PRODUCING CLEAN BIOMASS SYNGAS VIA CATALTYIC REFORMING FOR FUELS PRODUCTION

摘要

Thermochemical biomass conversion to fuels and chemicals can be achieved through thermochemical gasification to syngas. The biomass-derived raw syngas contains the building blocks of carbon monoxide and hydrogen as well as impurities such as tars, hydrocarbons, and hydrogen sulfide. These impurities must be removed prior to fuel synthesis. We use catalytic reforming to convert tars and hydrocarbons to additional syngas, which increases biomass carbon utilization. In this work, a multi-stage catalyst development approach was employed to evaluate and optimize fluidizable tar reforming catalysts for conditioning oak derived syngas for downstream fuel synthesis. Nickel-based catalysts using a fluidizable support were synthesized and evaluated for reforming performance in two types of pilot scale fluidized tests (circulating and coupled reforming regenerating) conducted with model and biomass derived syngas.
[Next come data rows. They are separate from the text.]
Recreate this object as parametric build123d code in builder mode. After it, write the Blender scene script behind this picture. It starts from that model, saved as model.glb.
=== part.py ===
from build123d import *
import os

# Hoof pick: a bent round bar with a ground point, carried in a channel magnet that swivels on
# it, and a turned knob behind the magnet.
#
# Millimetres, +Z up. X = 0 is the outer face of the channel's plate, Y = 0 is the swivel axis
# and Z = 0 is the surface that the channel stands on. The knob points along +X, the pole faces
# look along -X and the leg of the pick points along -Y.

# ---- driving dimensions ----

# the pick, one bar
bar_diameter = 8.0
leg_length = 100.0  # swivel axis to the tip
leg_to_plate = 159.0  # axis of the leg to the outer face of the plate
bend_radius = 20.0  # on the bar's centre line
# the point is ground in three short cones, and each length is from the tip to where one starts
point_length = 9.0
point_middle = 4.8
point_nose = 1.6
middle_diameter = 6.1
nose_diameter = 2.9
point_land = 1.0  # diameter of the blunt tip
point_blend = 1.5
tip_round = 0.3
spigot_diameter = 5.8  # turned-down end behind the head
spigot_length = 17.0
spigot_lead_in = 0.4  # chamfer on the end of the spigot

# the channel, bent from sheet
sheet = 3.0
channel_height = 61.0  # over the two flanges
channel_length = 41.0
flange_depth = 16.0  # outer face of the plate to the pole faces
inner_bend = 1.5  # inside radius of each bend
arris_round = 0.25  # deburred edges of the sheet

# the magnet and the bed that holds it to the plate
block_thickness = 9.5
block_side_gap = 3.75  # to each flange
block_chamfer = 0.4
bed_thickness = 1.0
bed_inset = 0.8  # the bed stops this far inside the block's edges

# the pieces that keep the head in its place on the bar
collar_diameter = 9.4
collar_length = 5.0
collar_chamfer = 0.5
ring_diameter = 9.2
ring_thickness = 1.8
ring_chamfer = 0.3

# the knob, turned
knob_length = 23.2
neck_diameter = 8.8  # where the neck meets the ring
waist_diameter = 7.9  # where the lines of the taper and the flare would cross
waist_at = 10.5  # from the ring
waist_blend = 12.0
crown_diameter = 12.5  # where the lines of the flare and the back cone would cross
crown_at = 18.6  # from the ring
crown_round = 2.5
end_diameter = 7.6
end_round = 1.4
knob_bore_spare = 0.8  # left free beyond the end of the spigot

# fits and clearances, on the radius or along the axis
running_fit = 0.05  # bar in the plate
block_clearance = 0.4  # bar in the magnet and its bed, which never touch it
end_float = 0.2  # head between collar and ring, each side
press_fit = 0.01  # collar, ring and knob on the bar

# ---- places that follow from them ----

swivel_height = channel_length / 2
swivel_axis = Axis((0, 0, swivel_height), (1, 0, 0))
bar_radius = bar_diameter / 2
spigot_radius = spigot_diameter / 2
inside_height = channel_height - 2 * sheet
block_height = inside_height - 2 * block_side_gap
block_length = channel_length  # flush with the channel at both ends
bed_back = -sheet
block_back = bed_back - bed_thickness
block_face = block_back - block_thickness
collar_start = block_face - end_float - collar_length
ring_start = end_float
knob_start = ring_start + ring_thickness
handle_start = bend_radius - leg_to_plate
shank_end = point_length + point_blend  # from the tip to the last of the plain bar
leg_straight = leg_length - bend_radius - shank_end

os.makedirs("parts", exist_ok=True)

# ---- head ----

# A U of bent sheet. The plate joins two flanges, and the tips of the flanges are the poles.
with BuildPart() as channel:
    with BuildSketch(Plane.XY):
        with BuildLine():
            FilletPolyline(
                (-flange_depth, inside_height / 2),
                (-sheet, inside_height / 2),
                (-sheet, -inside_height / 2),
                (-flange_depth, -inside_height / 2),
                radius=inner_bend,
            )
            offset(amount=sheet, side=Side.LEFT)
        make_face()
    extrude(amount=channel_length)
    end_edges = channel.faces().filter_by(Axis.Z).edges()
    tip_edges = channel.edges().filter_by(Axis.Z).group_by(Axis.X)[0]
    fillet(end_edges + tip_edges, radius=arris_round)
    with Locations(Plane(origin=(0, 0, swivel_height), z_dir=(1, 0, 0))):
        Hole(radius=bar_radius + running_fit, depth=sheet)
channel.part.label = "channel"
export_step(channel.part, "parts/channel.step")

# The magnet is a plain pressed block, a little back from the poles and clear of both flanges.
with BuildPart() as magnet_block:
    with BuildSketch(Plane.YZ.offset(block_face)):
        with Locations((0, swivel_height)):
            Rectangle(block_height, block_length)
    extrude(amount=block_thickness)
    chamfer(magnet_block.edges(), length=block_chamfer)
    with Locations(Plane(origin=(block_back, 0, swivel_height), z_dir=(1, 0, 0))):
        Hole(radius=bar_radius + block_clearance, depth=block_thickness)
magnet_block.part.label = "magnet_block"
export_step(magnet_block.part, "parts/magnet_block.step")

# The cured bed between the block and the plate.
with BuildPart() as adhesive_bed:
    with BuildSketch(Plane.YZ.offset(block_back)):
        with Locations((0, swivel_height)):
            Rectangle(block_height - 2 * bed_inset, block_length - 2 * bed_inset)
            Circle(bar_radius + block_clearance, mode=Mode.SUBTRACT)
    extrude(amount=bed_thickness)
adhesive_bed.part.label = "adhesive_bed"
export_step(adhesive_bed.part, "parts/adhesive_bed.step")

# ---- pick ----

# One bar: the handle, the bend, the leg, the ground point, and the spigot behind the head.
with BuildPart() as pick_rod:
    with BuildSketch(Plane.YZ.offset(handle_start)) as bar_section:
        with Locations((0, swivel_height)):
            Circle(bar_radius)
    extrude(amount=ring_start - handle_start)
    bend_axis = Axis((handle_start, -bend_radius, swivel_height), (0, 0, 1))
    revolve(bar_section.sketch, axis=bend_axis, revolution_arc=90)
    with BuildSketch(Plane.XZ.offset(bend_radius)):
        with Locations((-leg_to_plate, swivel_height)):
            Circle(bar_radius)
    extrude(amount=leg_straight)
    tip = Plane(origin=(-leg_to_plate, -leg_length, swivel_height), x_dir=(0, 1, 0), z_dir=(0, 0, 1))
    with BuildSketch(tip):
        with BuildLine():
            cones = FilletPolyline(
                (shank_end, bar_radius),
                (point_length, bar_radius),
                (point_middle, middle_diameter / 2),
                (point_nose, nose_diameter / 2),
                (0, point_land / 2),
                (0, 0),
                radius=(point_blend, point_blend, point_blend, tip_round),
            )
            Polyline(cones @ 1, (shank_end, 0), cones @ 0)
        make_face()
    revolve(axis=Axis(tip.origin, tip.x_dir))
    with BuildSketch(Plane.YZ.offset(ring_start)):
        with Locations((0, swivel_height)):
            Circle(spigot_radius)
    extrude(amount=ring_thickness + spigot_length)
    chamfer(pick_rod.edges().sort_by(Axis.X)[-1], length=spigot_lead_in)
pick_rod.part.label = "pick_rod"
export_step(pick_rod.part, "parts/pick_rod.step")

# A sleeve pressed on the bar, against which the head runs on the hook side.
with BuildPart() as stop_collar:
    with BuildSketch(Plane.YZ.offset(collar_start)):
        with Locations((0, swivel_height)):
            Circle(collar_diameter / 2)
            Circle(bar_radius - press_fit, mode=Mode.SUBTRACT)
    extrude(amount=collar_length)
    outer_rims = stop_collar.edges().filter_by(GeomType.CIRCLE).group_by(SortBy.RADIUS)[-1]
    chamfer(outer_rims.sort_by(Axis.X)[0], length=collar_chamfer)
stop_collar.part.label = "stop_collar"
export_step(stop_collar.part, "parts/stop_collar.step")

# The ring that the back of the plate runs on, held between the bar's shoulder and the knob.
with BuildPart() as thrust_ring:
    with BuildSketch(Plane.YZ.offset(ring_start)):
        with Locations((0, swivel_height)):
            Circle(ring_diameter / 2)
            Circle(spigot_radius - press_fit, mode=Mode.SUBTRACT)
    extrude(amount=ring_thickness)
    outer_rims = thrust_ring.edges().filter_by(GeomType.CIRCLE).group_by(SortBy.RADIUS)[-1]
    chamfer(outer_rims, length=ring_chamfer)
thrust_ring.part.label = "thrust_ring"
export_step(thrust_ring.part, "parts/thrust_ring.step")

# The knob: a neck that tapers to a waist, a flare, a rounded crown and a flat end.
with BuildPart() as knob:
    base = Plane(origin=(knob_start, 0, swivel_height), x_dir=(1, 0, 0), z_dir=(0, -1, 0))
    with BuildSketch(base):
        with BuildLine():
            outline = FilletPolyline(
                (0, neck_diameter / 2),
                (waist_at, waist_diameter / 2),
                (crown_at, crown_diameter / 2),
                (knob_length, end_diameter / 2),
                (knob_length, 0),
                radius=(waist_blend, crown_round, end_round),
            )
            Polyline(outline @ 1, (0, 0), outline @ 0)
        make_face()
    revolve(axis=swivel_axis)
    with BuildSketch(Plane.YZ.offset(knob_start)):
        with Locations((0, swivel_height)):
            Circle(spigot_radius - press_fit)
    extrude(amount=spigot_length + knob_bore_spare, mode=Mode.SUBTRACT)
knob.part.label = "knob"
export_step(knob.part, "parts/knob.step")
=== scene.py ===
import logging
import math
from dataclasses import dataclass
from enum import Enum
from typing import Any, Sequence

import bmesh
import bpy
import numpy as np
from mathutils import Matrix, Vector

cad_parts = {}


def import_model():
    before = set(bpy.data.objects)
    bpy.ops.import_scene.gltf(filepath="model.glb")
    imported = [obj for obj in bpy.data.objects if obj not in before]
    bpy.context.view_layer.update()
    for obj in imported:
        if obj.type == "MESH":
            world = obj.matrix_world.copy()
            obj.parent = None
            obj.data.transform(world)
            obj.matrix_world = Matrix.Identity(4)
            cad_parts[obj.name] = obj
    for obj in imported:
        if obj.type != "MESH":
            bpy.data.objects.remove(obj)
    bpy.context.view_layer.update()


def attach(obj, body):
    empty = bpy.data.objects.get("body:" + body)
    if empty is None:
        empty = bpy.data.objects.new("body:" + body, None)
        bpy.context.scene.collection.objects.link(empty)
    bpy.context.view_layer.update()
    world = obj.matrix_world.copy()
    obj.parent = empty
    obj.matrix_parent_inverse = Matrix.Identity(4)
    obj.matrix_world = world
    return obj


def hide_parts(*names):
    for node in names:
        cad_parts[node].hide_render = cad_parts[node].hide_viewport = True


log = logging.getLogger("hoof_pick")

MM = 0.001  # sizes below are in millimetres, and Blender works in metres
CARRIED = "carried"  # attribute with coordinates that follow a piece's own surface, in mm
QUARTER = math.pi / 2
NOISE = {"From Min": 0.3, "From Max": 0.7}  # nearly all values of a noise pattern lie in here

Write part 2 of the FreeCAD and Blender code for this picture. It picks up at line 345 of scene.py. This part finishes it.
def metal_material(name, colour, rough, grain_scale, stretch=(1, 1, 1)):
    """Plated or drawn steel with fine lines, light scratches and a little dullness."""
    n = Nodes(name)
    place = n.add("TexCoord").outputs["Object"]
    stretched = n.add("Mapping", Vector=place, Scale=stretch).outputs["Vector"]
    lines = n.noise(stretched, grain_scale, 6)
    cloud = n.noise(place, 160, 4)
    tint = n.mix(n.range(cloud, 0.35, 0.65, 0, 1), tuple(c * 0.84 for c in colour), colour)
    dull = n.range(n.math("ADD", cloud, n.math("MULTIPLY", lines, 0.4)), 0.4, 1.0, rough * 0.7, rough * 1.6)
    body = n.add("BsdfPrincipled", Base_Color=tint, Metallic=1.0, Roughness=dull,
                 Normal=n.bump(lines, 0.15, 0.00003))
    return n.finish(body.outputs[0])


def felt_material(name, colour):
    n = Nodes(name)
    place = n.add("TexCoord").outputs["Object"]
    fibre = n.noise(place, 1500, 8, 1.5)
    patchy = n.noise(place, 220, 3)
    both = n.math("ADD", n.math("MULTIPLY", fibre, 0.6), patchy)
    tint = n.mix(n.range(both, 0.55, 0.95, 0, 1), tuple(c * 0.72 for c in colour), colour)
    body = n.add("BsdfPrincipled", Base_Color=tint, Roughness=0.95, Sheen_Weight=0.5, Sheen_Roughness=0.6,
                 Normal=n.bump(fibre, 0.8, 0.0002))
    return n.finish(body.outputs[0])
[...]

Hydrogen sulfide present in raw syngas and added to model syngas impacted reforming performance and required catalyst regeneration. Regeneration processes comprising mixtures of steam and other gases were evaluated and optimized for pilot scale use as both processes are significant components of overall process economics. Multiple characterization techniques (physical and chemical) were used to determine catalyst differences and understand how use impacts reforming and regeneration. The evaluation of these catalysts with model and raw syngas, regenerability, and pre- and post use characterization will be discussed in the context of selecting the best process for pilot scale demonstration.